As the world first two-dimensional (2D) material, graphene, the atom-thick planar honeycomb structure composed of sp2-hybridised carbon atoms, is known for its extraordinary mechanical, optical, electrical, and thermal properties, and since its discovery has been widely used in aerospace, solar energy utilization, transparent touch screens industries, wearable devices, sensing, biomedicine and high-performance composites. In particular, due to the huge electron mobility at room temperature, graphene is expected to replace the traditional silicon-based materials in microelectronics and supercomputing devices. However, the zero band gap of graphene limits its potential.
In the past decade, a large variety of methods have been successfully applied for graphene functionalization to modify the band gap, such as doping with foreign atoms, decoration with nanoparticles, fabrication of nanostructured graphene, and chemical reactions with atomic hydrogen, fluorine, and other reactants. However, to apply in microelectronics, delicate modification of graphene structure at the atomic scale and in a long-range order is indispensible, but highly challenging. For this reason, enormous efforts have been devoted to the development of alternative 2D materials, e.g. transition metal dichalcogenides (MoS2, WS2, etc.), black phosphorus, 2D polymer, to name a few. However, certain issues related to these 2D materials, such as low carrier mobility, poor environmental stability, abundant defects, low production and harmful impurities, often compromise their prospects for real-life applications.
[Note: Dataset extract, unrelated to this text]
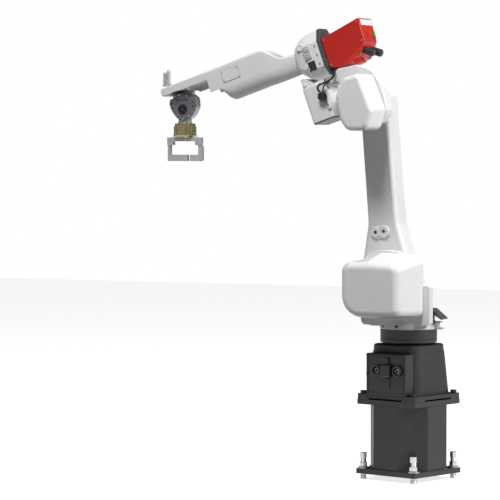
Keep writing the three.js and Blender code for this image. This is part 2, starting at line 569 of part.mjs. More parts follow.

We, an international multidisciplinary group of researchers from China, France, United Kingdom, Denmark, and Canada, unlocked an efficient and convenient route to control the long-range hybridization of graphene at the atomic scale. Triggering photocycloaddition of a 2D molecular network with defect-free basal plane of graphene by ultraviolet irradiation in ultrahigh vacuum, spatially selective modification of graphene hybridization with a specific symmetry and a periodicity of 2.65 nm has been achieved over a large scale, resulting in a band gap of 170 meV. The reaction involves both [2+2] and [2+4] cycloaddition, requiring no aid of the graphene Moiré pattern. Distinct from the long soaking, heating, electric pulses, or probe tip press methods used previously, the photocycloaddition pathway not only provides a practical solution for the highly endothermic reaction, but also is much more favourable for applications due to its simplicity, remote controllability, and potential compatibility with the widely-used photo-related techniques.
Such highly precise tuning of graphene hybridization at the atomic scale and over the long range using ultraviolet irradiation opens up a way for graphene-based cutting-edge nanoelectronic and optoelectronic devices, addressing the primary challenge of 2D materials in this field.